§ Objective
Every entry needs to be printed exactly, please.
+ + + + +
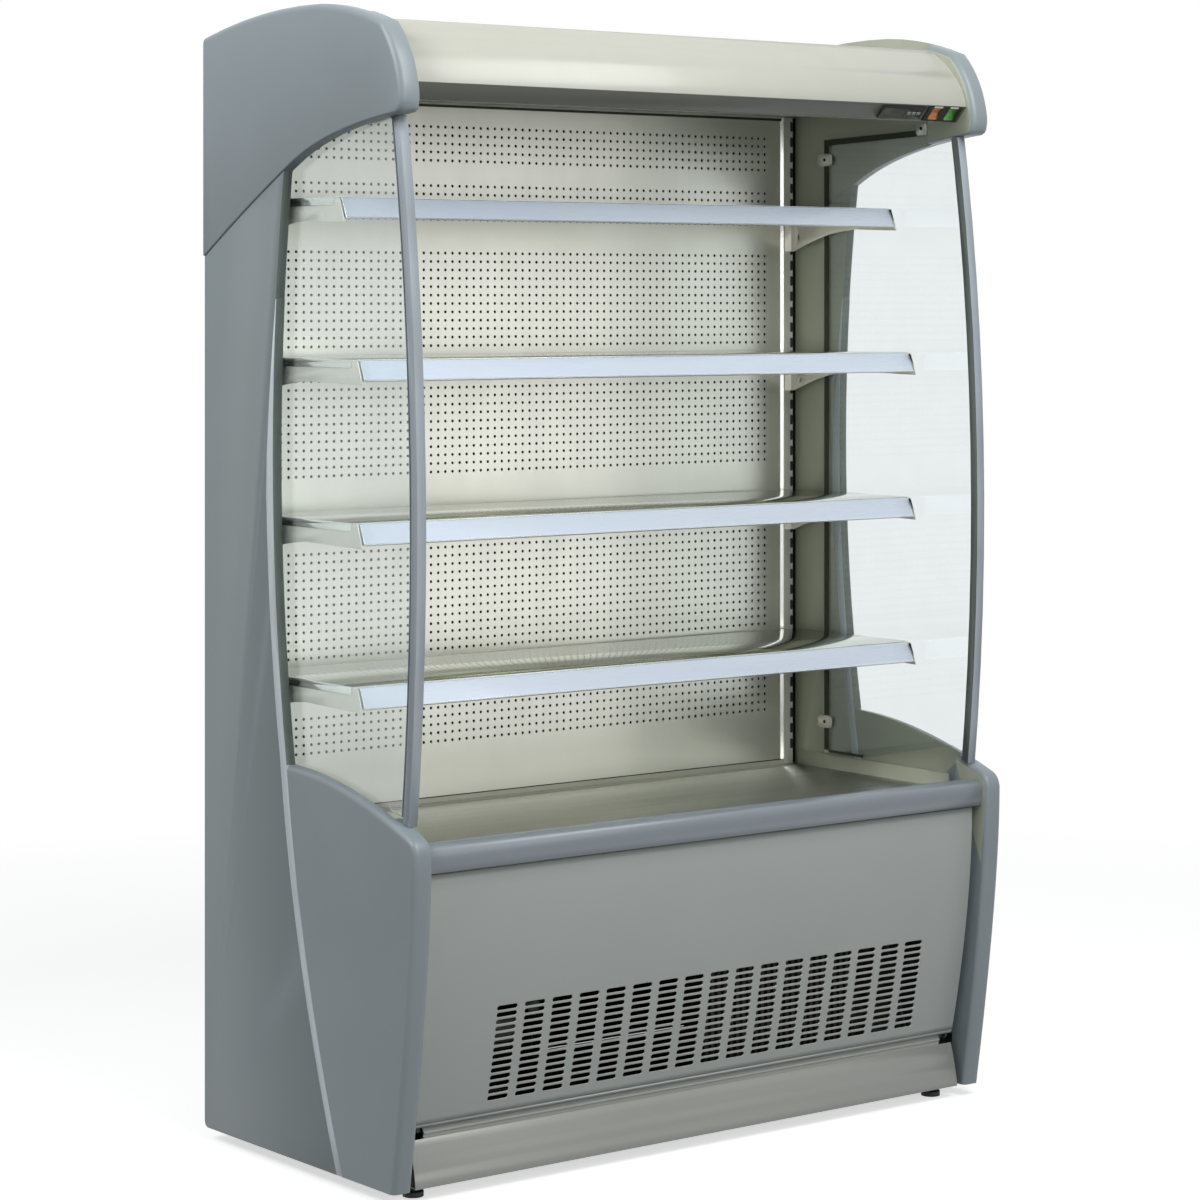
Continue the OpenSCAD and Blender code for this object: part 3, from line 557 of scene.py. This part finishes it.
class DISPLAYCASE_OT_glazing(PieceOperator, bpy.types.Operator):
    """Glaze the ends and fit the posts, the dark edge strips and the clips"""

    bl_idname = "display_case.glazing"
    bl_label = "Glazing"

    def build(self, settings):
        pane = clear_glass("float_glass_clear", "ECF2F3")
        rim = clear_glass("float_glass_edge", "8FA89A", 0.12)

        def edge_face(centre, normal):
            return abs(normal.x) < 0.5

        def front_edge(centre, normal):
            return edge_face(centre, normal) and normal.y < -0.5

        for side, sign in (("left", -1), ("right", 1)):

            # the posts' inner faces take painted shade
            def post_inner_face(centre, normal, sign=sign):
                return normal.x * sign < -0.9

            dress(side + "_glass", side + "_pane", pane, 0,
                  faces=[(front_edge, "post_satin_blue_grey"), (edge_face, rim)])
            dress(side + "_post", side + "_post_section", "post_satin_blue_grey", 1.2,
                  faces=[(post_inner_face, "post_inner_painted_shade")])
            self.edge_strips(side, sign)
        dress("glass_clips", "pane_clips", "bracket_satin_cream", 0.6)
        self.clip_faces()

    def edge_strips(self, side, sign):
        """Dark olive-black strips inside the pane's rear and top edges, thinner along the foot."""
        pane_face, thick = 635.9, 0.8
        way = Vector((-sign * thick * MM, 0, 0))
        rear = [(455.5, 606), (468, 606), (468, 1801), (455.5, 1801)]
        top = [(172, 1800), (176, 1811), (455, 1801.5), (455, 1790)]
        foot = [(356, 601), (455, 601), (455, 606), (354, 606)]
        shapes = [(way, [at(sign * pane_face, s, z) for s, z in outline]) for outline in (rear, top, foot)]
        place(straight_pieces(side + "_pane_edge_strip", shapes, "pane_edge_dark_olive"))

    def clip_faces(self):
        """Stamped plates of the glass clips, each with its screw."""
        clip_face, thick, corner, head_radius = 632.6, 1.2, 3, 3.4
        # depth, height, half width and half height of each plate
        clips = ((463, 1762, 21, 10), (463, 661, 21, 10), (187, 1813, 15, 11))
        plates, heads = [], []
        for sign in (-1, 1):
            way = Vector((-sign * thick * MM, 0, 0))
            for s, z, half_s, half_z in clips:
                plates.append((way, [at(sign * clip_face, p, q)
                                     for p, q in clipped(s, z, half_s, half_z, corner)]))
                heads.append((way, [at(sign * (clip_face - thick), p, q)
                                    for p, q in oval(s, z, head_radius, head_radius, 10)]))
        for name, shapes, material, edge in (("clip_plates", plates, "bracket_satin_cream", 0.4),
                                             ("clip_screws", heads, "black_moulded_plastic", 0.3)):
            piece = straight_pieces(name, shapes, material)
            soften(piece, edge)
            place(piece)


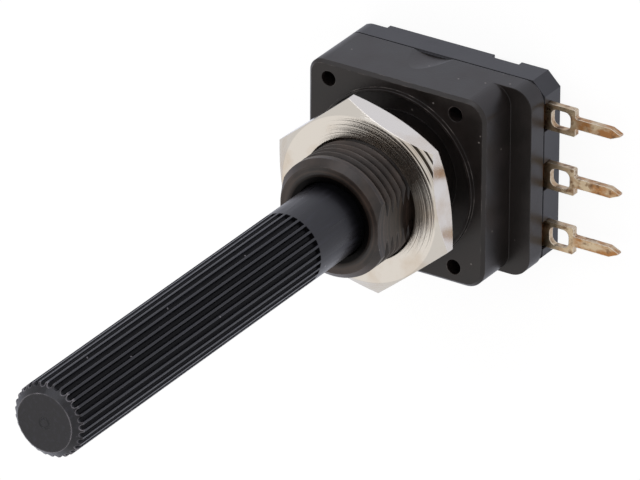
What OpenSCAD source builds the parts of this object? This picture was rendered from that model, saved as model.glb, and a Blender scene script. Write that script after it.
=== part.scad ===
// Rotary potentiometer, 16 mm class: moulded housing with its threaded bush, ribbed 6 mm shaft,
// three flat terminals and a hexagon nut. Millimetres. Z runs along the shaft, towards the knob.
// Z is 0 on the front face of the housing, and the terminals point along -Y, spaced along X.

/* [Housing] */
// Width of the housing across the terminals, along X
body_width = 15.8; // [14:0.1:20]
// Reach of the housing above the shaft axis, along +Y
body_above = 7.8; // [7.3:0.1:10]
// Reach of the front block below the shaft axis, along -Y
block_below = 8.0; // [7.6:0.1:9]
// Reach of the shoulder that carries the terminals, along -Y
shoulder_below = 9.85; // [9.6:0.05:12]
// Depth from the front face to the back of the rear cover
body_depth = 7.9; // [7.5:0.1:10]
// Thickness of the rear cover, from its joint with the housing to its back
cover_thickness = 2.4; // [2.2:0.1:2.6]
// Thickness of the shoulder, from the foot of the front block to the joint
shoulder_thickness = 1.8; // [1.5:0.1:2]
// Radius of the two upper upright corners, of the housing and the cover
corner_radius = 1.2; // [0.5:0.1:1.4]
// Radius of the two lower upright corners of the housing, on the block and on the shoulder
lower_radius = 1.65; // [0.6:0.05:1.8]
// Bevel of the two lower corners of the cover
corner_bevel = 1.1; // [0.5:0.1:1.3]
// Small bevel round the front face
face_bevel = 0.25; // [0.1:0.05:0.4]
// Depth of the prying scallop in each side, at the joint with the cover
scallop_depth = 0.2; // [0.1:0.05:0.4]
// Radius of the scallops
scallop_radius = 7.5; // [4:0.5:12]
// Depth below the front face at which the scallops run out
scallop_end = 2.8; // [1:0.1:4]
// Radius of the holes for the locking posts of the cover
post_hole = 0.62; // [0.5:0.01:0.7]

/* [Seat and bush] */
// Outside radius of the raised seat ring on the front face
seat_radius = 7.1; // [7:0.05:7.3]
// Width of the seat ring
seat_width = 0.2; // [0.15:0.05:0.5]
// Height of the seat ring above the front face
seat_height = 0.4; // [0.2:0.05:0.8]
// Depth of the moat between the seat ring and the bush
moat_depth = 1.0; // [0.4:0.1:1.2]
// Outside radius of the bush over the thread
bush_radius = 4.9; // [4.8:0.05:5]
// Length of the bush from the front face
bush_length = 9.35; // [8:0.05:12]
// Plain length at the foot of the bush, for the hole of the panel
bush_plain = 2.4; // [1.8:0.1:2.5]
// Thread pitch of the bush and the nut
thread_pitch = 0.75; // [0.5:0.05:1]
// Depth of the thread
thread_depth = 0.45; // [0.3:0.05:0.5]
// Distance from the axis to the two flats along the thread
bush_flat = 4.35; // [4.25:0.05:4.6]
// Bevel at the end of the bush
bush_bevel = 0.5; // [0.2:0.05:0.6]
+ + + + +
§ Answer for the task
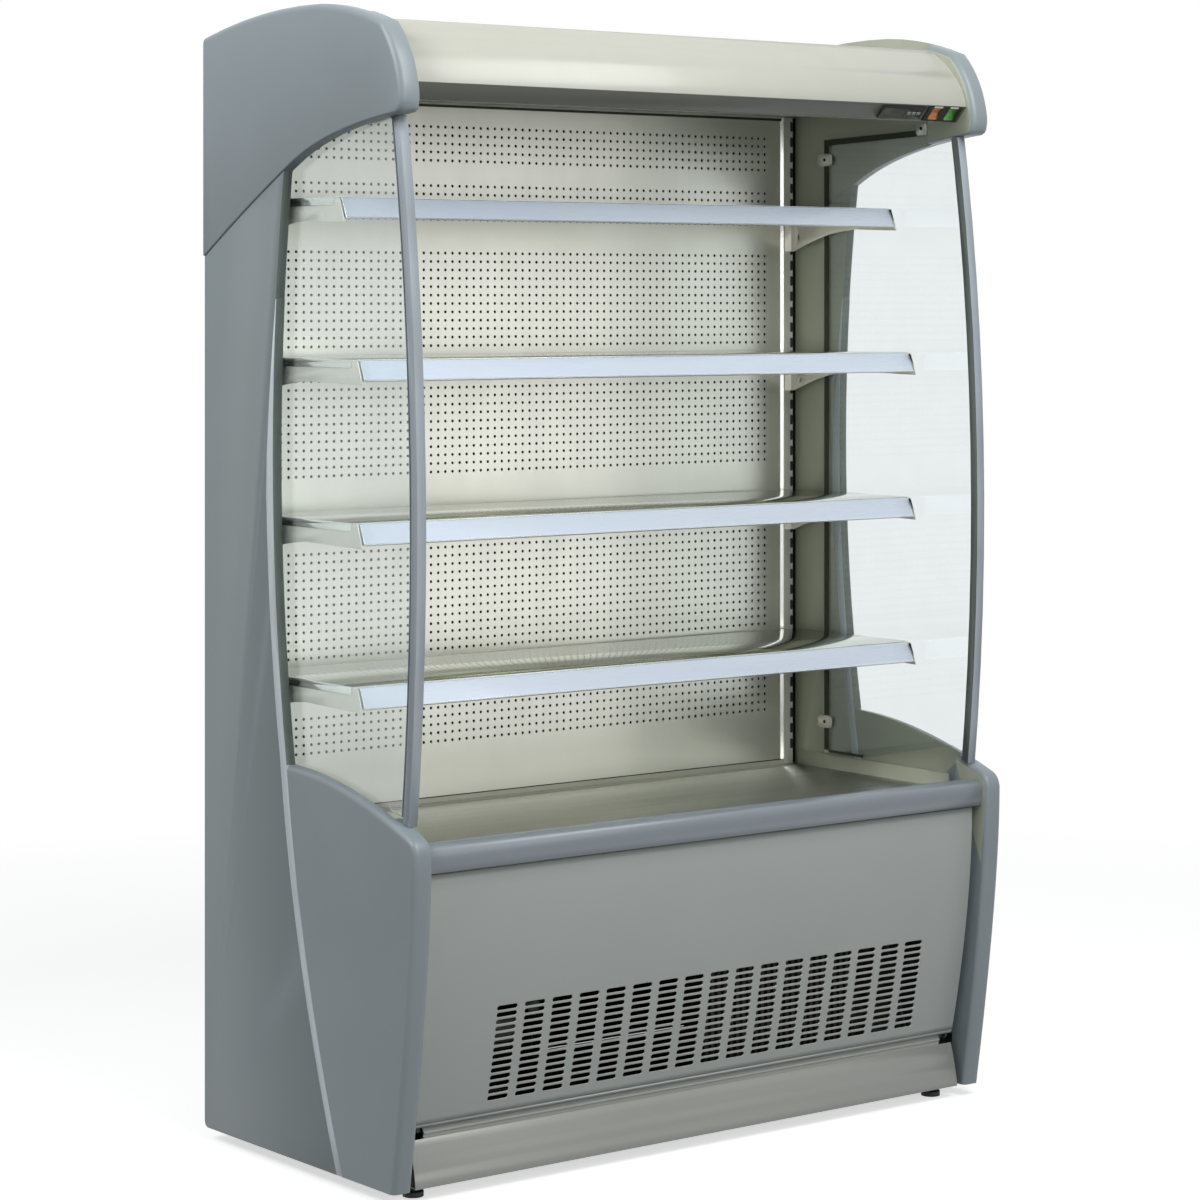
Continue the OpenSCAD and Blender code for this object: part 3, from line 557 of scene.py. This part finishes it.
class DISPLAYCASE_OT_glazing(PieceOperator, bpy.types.Operator):
    """Glaze the ends and fit the posts, the dark edge strips and the clips"""

    bl_idname = "display_case.glazing"
    bl_label = "Glazing"

    def build(self, settings):
        pane = clear_glass("float_glass_clear", "ECF2F3")
        rim = clear_glass("float_glass_edge", "8FA89A", 0.12)

        def edge_face(centre, normal):
            return abs(normal.x) < 0.5

        def front_edge(centre, normal):
            return edge_face(centre, normal) and normal.y < -0.5

        for side, sign in (("left", -1), ("right", 1)):

            # the posts' inner faces take painted shade
            def post_inner_face(centre, normal, sign=sign):
                return normal.x * sign < -0.9

            dress(side + "_glass", side + "_pane", pane, 0,
                  faces=[(front_edge, "post_satin_blue_grey"), (edge_face, rim)])
            dress(side + "_post", side + "_post_section", "post_satin_blue_grey", 1.2,
                  faces=[(post_inner_face, "post_inner_painted_shade")])
            self.edge_strips(side, sign)
        dress("glass_clips", "pane_clips", "bracket_satin_cream", 0.6)
        self.clip_faces()

    def edge_strips(self, side, sign):
        """Dark olive-black strips inside the pane's rear and top edges, thinner along the foot."""
        pane_face, thick = 635.9, 0.8
        way = Vector((-sign * thick * MM, 0, 0))
        rear = [(455.5, 606), (468, 606), (468, 1801), (455.5, 1801)]
        top = [(172, 1800), (176, 1811), (455, 1801.5), (455, 1790)]
        foot = [(356, 601), (455, 601), (455, 606), (354, 606)]
        shapes = [(way, [at(sign * pane_face, s, z) for s, z in outline]) for outline in (rear, top, foot)]
        place(straight_pieces(side + "_pane_edge_strip", shapes, "pane_edge_dark_olive"))

    def clip_faces(self):
        """Stamped plates of the glass clips, each with its screw."""
        clip_face, thick, corner, head_radius = 632.6, 1.2, 3, 3.4
        # depth, height, half width and half height of each plate
        clips = ((463, 1762, 21, 10), (463, 661, 21, 10), (187, 1813, 15, 11))
        plates, heads = [], []
        for sign in (-1, 1):
            way = Vector((-sign * thick * MM, 0, 0))
            for s, z, half_s, half_z in clips:
                plates.append((way, [at(sign * clip_face, p, q)
                                     for p, q in clipped(s, z, half_s, half_z, corner)]))
                heads.append((way, [at(sign * (clip_face - thick), p, q)
                                    for p, q in oval(s, z, head_radius, head_radius, 10)]))
        for name, shapes, material, edge in (("clip_plates", plates, "bracket_satin_cream", 0.4),
                                             ("clip_screws", heads, "black_moulded_plastic", 0.3)):
            piece = straight_pieces(name, shapes, material)
            soften(piece, edge)
            place(piece)


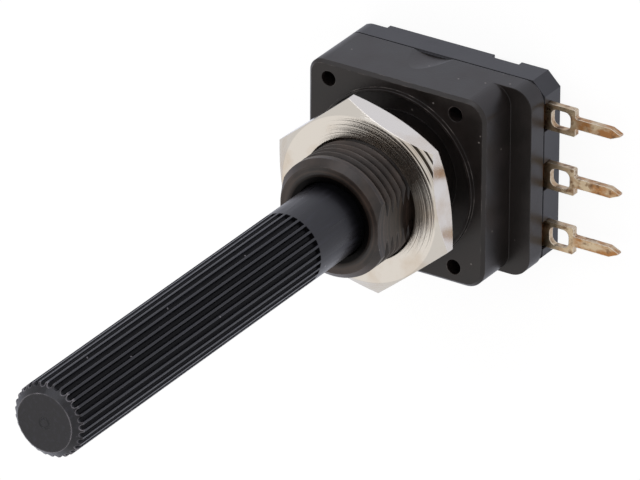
What OpenSCAD source builds the parts of this object? This picture was rendered from that model, saved as model.glb, and a Blender scene script. Write that script after it.
=== part.scad ===
// Rotary potentiometer, 16 mm class: moulded housing with its threaded bush, ribbed 6 mm shaft,
// three flat terminals and a hexagon nut. Millimetres. Z runs along the shaft, towards the knob.
// Z is 0 on the front face of the housing, and the terminals point along -Y, spaced along X.

/* [Housing] */
// Width of the housing across the terminals, along X
body_width = 15.8; // [14:0.1:20]
// Reach of the housing above the shaft axis, along +Y
body_above = 7.8; // [7.3:0.1:10]
// Reach of the front block below the shaft axis, along -Y
block_below = 8.0; // [7.6:0.1:9]
// Reach of the shoulder that carries the terminals, along -Y
shoulder_below = 9.85; // [9.6:0.05:12]
// Depth from the front face to the back of the rear cover
body_depth = 7.9; // [7.5:0.1:10]
// Thickness of the rear cover, from its joint with the housing to its back
cover_thickness = 2.4; // [2.2:0.1:2.6]
// Thickness of the shoulder, from the foot of the front block to the joint
shoulder_thickness = 1.8; // [1.5:0.1:2]
// Radius of the two upper upright corners, of the housing and the cover
corner_radius = 1.2; // [0.5:0.1:1.4]
// Radius of the two lower upright corners of the housing, on the block and on the shoulder
lower_radius = 1.65; // [0.6:0.05:1.8]
// Bevel of the two lower corners of the cover
corner_bevel = 1.1; // [0.5:0.1:1.3]
// Small bevel round the front face
face_bevel = 0.25; // [0.1:0.05:0.4]
// Depth of the prying scallop in each side, at the joint with the cover
scallop_depth = 0.2; // [0.1:0.05:0.4]
// Radius of the scallops
scallop_radius = 7.5; // [4:0.5:12]
// Depth below the front face at which the scallops run out
scallop_end = 2.8; // [1:0.1:4]
// Radius of the holes for the locking posts of the cover
post_hole = 0.62; // [0.5:0.01:0.7]

/* [Seat and bush] */
// Outside radius of the raised seat ring on the front face
seat_radius = 7.1; // [7:0.05:7.3]
// Width of the seat ring
seat_width = 0.2; // [0.15:0.05:0.5]
// Height of the seat ring above the front face
seat_height = 0.4; // [0.2:0.05:0.8]
// Depth of the moat between the seat ring and the bush
moat_depth = 1.0; // [0.4:0.1:1.2]
// Outside radius of the bush over the thread
bush_radius = 4.9; // [4.8:0.05:5]
// Length of the bush from the front face
bush_length = 9.35; // [8:0.05:12]
// Plain length at the foot of the bush, for the hole of the panel
bush_plain = 2.4; // [1.8:0.1:2.5]
// Thread pitch of the bush and the nut
thread_pitch = 0.75; // [0.5:0.05:1]
// Depth of the thread
thread_depth = 0.45; // [0.3:0.05:0.5]
// Distance from the axis to the two flats along the thread
bush_flat = 4.35; // [4.25:0.05:4.6]
// Bevel at the end of the bush
bush_bevel = 0.5; // [0.2:0.05:0.6]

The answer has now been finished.